**AIM**. Give back, exactly as it appears, the run of lines opening with the one containing "doc.recompute()" and closing with the one containing "in imported if". Nothing outside that run should appear.

**DATASET EXCERPT**.
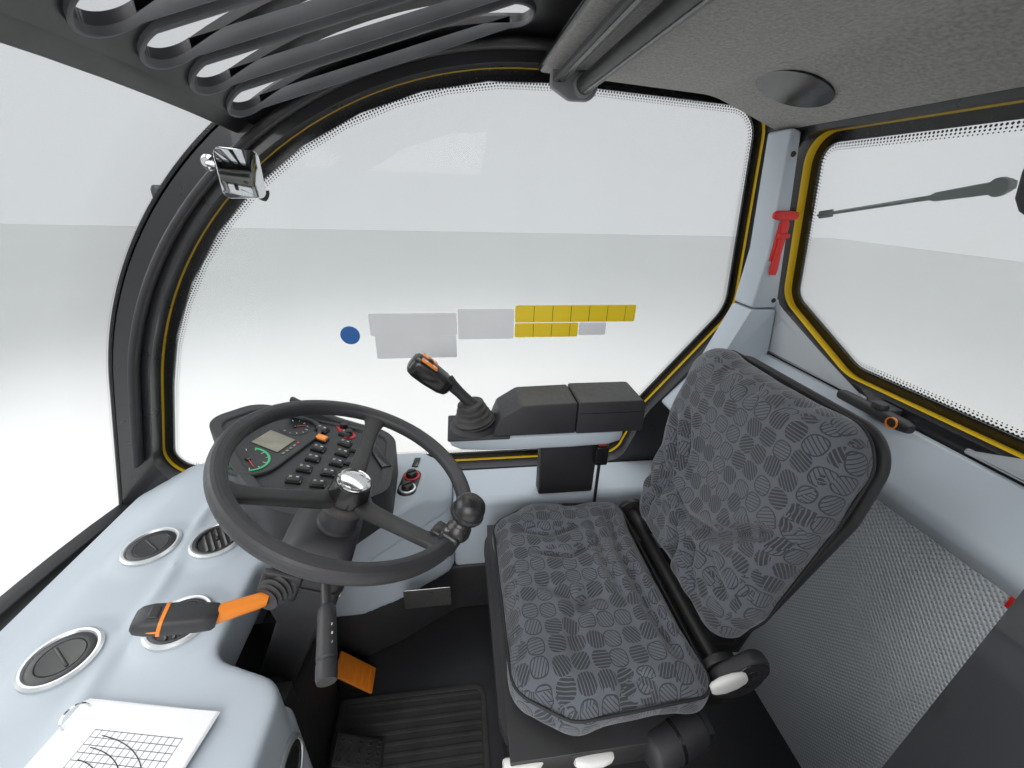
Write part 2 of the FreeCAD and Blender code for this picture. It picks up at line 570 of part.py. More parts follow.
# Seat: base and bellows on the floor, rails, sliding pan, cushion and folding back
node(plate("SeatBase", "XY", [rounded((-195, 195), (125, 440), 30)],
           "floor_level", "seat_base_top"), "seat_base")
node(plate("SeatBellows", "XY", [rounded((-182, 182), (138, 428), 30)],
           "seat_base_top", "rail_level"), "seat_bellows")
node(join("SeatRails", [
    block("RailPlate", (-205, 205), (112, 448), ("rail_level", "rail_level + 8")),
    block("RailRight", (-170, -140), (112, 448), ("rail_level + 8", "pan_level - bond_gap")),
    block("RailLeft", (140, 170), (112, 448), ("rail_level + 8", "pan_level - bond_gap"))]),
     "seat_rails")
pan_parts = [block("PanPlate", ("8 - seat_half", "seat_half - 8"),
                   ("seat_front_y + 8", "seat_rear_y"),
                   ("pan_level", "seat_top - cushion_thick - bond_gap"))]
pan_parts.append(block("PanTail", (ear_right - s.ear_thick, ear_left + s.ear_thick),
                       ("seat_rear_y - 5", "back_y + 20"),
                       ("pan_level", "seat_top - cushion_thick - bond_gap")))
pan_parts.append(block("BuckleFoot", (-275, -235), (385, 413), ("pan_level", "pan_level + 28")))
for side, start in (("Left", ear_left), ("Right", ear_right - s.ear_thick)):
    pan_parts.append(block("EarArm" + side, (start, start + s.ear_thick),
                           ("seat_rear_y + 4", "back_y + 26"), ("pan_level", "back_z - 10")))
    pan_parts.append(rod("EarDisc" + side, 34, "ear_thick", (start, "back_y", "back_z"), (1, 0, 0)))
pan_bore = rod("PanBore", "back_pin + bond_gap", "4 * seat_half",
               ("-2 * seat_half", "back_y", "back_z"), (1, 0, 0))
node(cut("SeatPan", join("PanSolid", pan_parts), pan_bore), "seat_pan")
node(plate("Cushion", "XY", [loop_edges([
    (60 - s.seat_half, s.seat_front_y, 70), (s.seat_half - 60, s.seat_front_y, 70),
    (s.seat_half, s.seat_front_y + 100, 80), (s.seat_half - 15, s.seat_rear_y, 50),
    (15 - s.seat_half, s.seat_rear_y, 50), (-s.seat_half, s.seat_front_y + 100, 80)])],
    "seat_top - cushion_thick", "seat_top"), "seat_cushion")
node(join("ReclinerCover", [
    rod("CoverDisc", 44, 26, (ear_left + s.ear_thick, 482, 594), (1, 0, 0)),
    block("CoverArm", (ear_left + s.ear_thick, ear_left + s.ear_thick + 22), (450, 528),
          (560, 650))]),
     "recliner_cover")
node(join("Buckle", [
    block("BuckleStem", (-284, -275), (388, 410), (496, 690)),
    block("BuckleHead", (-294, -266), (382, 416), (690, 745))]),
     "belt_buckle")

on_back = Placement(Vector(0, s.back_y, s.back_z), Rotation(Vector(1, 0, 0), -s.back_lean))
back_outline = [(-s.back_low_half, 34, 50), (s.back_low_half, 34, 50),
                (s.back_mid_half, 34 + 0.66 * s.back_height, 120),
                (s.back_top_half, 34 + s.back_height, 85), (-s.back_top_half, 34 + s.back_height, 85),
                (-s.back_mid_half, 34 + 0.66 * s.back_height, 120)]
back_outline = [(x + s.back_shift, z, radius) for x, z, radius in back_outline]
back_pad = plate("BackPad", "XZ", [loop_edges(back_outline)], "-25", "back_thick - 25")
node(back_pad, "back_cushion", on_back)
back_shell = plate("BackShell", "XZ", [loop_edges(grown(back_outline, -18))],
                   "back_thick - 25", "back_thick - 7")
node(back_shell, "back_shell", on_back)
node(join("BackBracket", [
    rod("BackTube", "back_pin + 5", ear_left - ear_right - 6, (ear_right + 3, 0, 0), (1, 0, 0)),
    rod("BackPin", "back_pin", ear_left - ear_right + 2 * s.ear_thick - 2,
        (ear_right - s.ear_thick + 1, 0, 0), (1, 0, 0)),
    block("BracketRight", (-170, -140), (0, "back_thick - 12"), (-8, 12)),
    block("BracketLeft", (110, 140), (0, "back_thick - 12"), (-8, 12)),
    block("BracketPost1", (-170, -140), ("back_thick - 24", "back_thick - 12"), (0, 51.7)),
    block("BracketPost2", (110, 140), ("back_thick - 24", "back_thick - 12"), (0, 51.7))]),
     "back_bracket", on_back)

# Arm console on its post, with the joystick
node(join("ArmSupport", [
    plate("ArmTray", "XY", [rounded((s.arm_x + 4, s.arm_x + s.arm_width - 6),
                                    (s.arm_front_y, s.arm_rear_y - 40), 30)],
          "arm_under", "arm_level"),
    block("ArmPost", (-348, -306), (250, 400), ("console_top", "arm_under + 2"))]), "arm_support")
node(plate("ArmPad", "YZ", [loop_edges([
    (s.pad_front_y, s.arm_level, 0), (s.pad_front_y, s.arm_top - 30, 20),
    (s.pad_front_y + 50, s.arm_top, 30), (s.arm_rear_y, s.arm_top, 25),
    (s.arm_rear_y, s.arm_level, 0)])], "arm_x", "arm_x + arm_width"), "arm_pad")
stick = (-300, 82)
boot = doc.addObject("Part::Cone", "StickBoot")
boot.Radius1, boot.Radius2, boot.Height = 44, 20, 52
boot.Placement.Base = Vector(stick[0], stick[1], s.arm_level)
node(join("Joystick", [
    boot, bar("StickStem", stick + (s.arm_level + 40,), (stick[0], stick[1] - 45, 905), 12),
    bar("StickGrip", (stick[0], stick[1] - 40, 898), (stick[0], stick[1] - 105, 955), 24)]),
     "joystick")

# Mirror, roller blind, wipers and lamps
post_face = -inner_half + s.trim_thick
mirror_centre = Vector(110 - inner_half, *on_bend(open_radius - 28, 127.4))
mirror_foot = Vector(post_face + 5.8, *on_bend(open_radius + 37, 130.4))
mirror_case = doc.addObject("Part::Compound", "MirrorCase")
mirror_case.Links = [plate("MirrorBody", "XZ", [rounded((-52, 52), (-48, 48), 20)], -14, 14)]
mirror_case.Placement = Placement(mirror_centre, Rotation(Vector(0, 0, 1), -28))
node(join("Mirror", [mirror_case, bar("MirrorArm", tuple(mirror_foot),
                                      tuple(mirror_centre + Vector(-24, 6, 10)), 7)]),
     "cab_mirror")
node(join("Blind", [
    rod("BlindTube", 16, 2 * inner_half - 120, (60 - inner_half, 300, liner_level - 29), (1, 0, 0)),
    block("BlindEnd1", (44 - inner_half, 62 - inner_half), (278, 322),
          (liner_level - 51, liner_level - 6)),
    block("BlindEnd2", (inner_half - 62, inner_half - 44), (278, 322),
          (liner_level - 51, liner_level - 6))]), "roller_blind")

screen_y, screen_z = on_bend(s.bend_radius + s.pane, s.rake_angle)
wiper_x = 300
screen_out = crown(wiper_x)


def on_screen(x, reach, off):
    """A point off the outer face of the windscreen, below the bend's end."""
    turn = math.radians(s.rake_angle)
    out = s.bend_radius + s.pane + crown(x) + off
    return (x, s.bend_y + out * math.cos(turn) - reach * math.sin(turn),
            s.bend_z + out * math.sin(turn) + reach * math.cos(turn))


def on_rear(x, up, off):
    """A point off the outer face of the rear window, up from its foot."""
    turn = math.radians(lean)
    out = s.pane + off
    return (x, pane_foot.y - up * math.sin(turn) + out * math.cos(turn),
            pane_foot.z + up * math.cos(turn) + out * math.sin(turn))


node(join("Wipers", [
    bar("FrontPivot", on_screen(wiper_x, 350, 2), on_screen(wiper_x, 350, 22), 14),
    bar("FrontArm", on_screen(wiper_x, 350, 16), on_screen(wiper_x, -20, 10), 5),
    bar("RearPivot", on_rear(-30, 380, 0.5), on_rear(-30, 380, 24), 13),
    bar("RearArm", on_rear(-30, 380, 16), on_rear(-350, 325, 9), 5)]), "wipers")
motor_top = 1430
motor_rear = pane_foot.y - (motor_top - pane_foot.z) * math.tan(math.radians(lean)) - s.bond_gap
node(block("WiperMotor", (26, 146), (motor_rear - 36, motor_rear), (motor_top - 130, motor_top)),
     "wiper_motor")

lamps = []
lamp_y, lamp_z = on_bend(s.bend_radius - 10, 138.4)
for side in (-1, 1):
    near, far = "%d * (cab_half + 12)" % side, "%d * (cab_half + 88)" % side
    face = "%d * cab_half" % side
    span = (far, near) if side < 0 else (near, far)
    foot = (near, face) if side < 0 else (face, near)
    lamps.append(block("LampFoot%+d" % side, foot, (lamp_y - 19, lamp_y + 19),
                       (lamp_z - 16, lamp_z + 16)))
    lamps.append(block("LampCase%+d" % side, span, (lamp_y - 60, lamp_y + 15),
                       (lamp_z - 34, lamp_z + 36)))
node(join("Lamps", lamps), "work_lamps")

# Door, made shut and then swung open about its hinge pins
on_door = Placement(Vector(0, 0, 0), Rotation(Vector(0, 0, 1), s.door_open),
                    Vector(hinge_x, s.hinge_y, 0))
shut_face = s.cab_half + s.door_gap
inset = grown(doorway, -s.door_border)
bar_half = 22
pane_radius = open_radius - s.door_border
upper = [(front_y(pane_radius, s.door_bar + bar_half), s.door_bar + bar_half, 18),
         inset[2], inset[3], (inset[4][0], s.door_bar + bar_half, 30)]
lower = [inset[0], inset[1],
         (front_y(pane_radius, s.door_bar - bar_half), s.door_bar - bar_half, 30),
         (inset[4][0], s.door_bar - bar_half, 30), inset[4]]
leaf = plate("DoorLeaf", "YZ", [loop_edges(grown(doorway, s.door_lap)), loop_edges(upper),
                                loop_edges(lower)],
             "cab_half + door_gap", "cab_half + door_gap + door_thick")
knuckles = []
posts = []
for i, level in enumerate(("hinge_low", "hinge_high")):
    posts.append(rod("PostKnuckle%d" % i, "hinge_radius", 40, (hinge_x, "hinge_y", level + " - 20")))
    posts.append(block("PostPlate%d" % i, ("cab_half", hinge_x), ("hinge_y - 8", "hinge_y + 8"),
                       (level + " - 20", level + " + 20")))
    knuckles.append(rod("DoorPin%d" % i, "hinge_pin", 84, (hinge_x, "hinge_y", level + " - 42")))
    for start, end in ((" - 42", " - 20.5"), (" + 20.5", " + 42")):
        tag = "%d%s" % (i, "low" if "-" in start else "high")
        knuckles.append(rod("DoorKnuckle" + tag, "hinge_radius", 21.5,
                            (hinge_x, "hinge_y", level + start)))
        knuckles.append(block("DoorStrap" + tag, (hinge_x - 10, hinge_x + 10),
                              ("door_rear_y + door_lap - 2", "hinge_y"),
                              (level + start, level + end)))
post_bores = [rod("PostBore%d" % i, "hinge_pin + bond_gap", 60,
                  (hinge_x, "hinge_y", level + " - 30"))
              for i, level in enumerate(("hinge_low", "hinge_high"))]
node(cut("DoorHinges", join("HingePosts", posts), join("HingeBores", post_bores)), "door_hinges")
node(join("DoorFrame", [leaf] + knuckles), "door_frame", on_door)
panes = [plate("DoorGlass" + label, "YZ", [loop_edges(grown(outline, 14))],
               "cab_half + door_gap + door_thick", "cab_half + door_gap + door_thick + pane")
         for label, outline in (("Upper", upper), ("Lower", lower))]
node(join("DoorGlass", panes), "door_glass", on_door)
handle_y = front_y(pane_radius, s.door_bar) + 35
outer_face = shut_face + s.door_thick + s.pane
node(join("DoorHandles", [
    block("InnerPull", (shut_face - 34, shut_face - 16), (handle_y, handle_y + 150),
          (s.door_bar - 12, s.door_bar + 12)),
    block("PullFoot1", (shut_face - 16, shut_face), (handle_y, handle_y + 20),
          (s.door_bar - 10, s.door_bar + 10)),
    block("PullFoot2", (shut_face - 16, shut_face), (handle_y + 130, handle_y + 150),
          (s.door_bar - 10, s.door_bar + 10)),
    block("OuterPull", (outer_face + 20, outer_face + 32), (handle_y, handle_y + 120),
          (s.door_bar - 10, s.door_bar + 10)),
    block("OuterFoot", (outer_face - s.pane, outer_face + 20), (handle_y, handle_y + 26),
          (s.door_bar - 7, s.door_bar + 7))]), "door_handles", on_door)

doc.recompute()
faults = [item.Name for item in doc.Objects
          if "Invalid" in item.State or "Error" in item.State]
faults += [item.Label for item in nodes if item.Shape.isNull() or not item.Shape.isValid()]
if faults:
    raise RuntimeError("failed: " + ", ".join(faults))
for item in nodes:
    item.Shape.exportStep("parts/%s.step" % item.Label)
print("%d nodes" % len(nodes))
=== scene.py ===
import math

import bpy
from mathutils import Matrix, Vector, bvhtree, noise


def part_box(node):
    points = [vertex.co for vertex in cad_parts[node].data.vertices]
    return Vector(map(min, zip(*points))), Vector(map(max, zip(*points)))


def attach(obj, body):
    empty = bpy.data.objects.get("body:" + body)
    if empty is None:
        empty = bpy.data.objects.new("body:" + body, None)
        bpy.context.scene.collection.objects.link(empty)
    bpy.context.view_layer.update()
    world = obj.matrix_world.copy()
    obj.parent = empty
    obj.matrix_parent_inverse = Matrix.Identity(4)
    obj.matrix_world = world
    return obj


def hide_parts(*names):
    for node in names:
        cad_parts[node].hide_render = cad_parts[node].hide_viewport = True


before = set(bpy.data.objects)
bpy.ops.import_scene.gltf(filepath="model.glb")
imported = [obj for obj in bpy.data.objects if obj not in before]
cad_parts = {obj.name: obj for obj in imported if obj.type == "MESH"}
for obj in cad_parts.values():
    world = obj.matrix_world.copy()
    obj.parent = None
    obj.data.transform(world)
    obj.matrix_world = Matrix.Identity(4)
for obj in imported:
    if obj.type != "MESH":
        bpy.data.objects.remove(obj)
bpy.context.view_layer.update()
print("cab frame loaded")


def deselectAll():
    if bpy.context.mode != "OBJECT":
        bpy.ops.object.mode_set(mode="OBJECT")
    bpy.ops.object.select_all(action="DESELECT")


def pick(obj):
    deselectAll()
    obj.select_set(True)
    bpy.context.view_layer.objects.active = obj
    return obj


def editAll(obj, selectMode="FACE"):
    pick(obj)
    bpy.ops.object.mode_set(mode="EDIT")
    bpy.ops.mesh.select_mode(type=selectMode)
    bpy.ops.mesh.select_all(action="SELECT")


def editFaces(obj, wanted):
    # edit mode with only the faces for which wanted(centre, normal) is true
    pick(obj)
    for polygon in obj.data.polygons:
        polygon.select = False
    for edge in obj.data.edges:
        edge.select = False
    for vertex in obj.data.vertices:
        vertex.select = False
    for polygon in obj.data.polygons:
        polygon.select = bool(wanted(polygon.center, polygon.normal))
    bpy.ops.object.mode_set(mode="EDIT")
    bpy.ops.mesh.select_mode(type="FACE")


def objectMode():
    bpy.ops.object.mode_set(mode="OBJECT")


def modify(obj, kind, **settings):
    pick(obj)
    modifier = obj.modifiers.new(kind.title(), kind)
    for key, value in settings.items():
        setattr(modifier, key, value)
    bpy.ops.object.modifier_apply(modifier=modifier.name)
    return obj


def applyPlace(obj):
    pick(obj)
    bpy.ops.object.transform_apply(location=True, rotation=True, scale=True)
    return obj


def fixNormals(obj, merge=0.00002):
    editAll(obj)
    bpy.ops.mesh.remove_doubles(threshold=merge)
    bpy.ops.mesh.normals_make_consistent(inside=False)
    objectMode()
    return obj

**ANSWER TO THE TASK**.
doc.recompute()
faults = [item.Name for item in doc.Objects
          if "Invalid" in item.State or "Error" in item.State]
faults += [item.Label for item in nodes if item.Shape.isNull() or not item.Shape.isValid()]
if faults:
    raise RuntimeError("failed: " + ", ".join(faults))
for item in nodes:
    item.Shape.exportStep("parts/%s.step" % item.Label)
print("%d nodes" % len(nodes))
=== scene.py ===
import math

import bpy
from mathutils import Matrix, Vector, bvhtree, noise


def part_box(node):
    points = [vertex.co for vertex in cad_parts[node].data.vertices]
    return Vector(map(min, zip(*points))), Vector(map(max, zip(*points)))


def attach(obj, body):
    empty = bpy.data.objects.get("body:" + body)
    if empty is None:
        empty = bpy.data.objects.new("body:" + body, None)
        bpy.context.scene.collection.objects.link(empty)
    bpy.context.view_layer.update()
    world = obj.matrix_world.copy()
    obj.parent = empty
    obj.matrix_parent_inverse = Matrix.Identity(4)
    obj.matrix_world = world
    return obj


def hide_parts(*names):
    for node in names:
        cad_parts[node].hide_render = cad_parts[node].hide_viewport = True


before = set(bpy.data.objects)
bpy.ops.import_scene.gltf(filepath="model.glb")
imported = [obj for obj in bpy.data.objects if obj not in before]
cad_parts = {obj.name: obj for obj in imported if obj.type == "MESH"}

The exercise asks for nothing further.